■ **TASK DESCRIPTION**
Quote every line of the material beneath this one.
'''
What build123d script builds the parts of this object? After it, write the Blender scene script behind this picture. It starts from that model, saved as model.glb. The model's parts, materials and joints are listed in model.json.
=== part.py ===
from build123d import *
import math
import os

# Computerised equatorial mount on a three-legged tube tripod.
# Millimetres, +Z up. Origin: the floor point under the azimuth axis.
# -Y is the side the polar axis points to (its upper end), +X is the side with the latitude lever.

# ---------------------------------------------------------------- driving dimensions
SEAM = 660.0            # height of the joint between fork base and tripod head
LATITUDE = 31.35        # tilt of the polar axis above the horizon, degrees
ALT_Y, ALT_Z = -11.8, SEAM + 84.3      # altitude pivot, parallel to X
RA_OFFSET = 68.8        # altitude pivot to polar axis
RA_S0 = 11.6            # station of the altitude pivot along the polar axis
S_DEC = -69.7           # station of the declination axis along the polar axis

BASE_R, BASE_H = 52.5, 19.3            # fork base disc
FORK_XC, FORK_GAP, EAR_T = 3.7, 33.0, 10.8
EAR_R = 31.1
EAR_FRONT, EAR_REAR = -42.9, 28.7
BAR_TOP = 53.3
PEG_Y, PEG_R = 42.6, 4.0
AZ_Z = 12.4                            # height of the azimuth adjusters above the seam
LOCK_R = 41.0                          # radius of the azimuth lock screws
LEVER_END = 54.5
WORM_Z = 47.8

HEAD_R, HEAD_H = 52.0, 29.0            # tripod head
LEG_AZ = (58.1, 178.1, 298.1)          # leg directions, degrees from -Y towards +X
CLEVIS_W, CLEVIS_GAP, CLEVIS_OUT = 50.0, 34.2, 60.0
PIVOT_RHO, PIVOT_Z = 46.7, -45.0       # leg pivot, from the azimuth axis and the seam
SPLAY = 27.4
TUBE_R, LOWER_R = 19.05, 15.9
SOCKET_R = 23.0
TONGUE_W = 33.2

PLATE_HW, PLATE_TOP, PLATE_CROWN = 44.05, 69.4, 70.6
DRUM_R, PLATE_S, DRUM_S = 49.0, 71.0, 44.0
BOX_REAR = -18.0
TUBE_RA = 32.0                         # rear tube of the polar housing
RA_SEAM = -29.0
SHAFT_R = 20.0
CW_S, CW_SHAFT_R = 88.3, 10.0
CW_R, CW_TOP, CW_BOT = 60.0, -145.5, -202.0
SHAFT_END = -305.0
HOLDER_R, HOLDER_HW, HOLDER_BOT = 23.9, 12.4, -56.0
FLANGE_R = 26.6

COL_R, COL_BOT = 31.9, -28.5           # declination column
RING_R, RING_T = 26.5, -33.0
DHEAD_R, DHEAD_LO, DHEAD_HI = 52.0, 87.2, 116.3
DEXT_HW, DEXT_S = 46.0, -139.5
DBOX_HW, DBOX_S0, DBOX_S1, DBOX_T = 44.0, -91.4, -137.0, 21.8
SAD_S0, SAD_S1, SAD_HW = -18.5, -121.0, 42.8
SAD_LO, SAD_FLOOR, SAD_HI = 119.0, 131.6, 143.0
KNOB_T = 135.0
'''
■ **REPLY**
What build123d script builds the parts of this object? After it, write the Blender scene script behind this picture. It starts from that model, saved as model.glb. The model's parts, materials and joints are listed in model.json.
=== part.py ===
from build123d import *
import math
import os

# Computerised equatorial mount on a three-legged tube tripod.
# Millimetres, +Z up. Origin: the floor point under the azimuth axis.
# -Y is the side the polar axis points to (its upper end), +X is the side with the latitude lever.

# ---------------------------------------------------------------- driving dimensions
SEAM = 660.0            # height of the joint between fork base and tripod head
LATITUDE = 31.35        # tilt of the polar axis above the horizon, degrees
ALT_Y, ALT_Z = -11.8, SEAM + 84.3      # altitude pivot, parallel to X
RA_OFFSET = 68.8        # altitude pivot to polar axis
RA_S0 = 11.6            # station of the altitude pivot along the polar axis
S_DEC = -69.7           # station of the declination axis along the polar axis

BASE_R, BASE_H = 52.5, 19.3            # fork base disc
FORK_XC, FORK_GAP, EAR_T = 3.7, 33.0, 10.8
EAR_R = 31.1
EAR_FRONT, EAR_REAR = -42.9, 28.7
BAR_TOP = 53.3
PEG_Y, PEG_R = 42.6, 4.0
AZ_Z = 12.4                            # height of the azimuth adjusters above the seam
LOCK_R = 41.0                          # radius of the azimuth lock screws
LEVER_END = 54.5
WORM_Z = 47.8

HEAD_R, HEAD_H = 52.0, 29.0            # tripod head
LEG_AZ = (58.1, 178.1, 298.1)          # leg directions, degrees from -Y towards +X
CLEVIS_W, CLEVIS_GAP, CLEVIS_OUT = 50.0, 34.2, 60.0
PIVOT_RHO, PIVOT_Z = 46.7, -45.0       # leg pivot, from the azimuth axis and the seam
SPLAY = 27.4
TUBE_R, LOWER_R = 19.05, 15.9
SOCKET_R = 23.0
TONGUE_W = 33.2

PLATE_HW, PLATE_TOP, PLATE_CROWN = 44.05, 69.4, 70.6
DRUM_R, PLATE_S, DRUM_S = 49.0, 71.0, 44.0
BOX_REAR = -18.0
TUBE_RA = 32.0                         # rear tube of the polar housing
RA_SEAM = -29.0
SHAFT_R = 20.0
CW_S, CW_SHAFT_R = 88.3, 10.0
CW_R, CW_TOP, CW_BOT = 60.0, -145.5, -202.0
SHAFT_END = -305.0
HOLDER_R, HOLDER_HW, HOLDER_BOT = 23.9, 12.4, -56.0
FLANGE_R = 26.6

COL_R, COL_BOT = 31.9, -28.5           # declination column
RING_R, RING_T = 26.5, -33.0
DHEAD_R, DHEAD_LO, DHEAD_HI = 52.0, 87.2, 116.3
DEXT_HW, DEXT_S = 46.0, -139.5
DBOX_HW, DBOX_S0, DBOX_S1, DBOX_T = 44.0, -91.4, -137.0, 21.8
SAD_S0, SAD_S1, SAD_HW = -18.5, -121.0, 42.8
SAD_LO, SAD_FLOOR, SAD_HI = 119.0, 131.6, 143.0
KNOB_T = 135.0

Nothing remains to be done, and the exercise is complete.